What is asked
Reproduce the data in its entirety, exactly as supplied.

Data segment
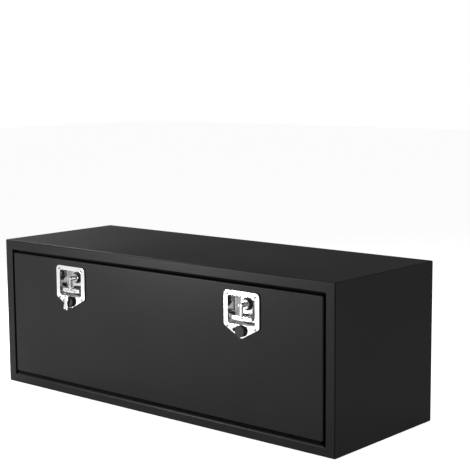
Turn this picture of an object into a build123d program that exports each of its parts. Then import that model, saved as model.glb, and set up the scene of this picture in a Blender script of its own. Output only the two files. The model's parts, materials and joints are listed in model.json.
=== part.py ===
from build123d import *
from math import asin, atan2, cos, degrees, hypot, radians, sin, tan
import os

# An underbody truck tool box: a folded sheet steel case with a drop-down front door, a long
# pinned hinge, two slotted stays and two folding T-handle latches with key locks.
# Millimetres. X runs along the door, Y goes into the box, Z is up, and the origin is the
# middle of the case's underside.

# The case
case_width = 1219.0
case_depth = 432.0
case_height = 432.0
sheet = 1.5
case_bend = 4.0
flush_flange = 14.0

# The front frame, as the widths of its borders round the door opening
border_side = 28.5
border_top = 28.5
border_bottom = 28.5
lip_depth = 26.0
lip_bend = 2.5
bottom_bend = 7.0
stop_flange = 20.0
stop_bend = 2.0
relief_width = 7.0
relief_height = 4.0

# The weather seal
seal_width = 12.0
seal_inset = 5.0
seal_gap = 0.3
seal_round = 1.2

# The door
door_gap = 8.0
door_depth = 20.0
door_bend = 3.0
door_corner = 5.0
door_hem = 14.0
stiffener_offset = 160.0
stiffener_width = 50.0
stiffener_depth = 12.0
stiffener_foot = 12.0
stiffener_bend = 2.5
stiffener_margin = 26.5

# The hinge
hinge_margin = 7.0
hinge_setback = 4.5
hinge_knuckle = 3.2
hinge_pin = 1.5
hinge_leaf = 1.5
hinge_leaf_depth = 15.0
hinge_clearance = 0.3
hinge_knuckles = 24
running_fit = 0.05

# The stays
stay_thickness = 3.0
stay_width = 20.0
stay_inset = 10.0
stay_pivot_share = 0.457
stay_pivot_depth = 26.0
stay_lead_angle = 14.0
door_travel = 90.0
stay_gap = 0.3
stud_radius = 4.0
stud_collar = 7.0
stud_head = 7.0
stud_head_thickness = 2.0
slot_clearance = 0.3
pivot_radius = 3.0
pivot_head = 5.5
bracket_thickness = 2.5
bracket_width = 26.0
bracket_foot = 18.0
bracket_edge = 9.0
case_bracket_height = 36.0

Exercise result
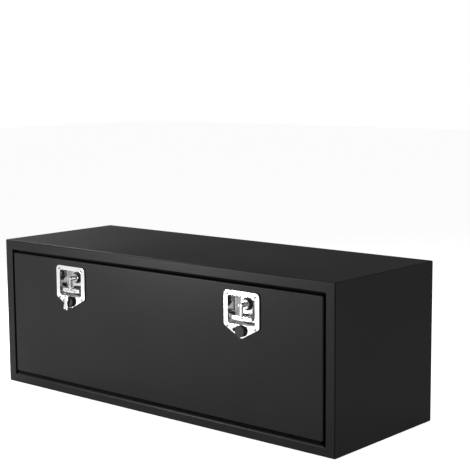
Turn this picture of an object into a build123d program that exports each of its parts. Then import that model, saved as model.glb, and set up the scene of this picture in a Blender script of its own. Output only the two files. The model's parts, materials and joints are listed in model.json.
=== part.py ===
from build123d import *
from math import asin, atan2, cos, degrees, hypot, radians, sin, tan
import os

# An underbody truck tool box: a folded sheet steel case with a drop-down front door, a long
# pinned hinge, two slotted stays and two folding T-handle latches with key locks.
# Millimetres. X runs along the door, Y goes into the box, Z is up, and the origin is the
# middle of the case's underside.

# The case
case_width = 1219.0
case_depth = 432.0
case_height = 432.0
sheet = 1.5
case_bend = 4.0
flush_flange = 14.0

# The front frame, as the widths of its borders round the door opening
border_side = 28.5
border_top = 28.5
border_bottom = 28.5
lip_depth = 26.0
lip_bend = 2.5
bottom_bend = 7.0
stop_flange = 20.0
stop_bend = 2.0
relief_width = 7.0
relief_height = 4.0

# The weather seal
seal_width = 12.0
seal_inset = 5.0
seal_gap = 0.3
seal_round = 1.2

# The door
door_gap = 8.0
door_depth = 20.0
door_bend = 3.0
door_corner = 5.0
door_hem = 14.0
stiffener_offset = 160.0
stiffener_width = 50.0
stiffener_depth = 12.0
stiffener_foot = 12.0
stiffener_bend = 2.5
stiffener_margin = 26.5

# The hinge
hinge_margin = 7.0
hinge_setback = 4.5
hinge_knuckle = 3.2
hinge_pin = 1.5
hinge_leaf = 1.5
hinge_leaf_depth = 15.0
hinge_clearance = 0.3
hinge_knuckles = 24
running_fit = 0.05

# The stays
stay_thickness = 3.0
stay_width = 20.0
stay_inset = 10.0
stay_pivot_share = 0.457
stay_pivot_depth = 26.0
stay_lead_angle = 14.0
door_travel = 90.0
stay_gap = 0.3
stud_radius = 4.0
stud_collar = 7.0
stud_head = 7.0
stud_head_thickness = 2.0
slot_clearance = 0.3
pivot_radius = 3.0
pivot_head = 5.5
bracket_thickness = 2.5
bracket_width = 26.0
bracket_foot = 18.0
bracket_edge = 9.0
case_bracket_height = 36.0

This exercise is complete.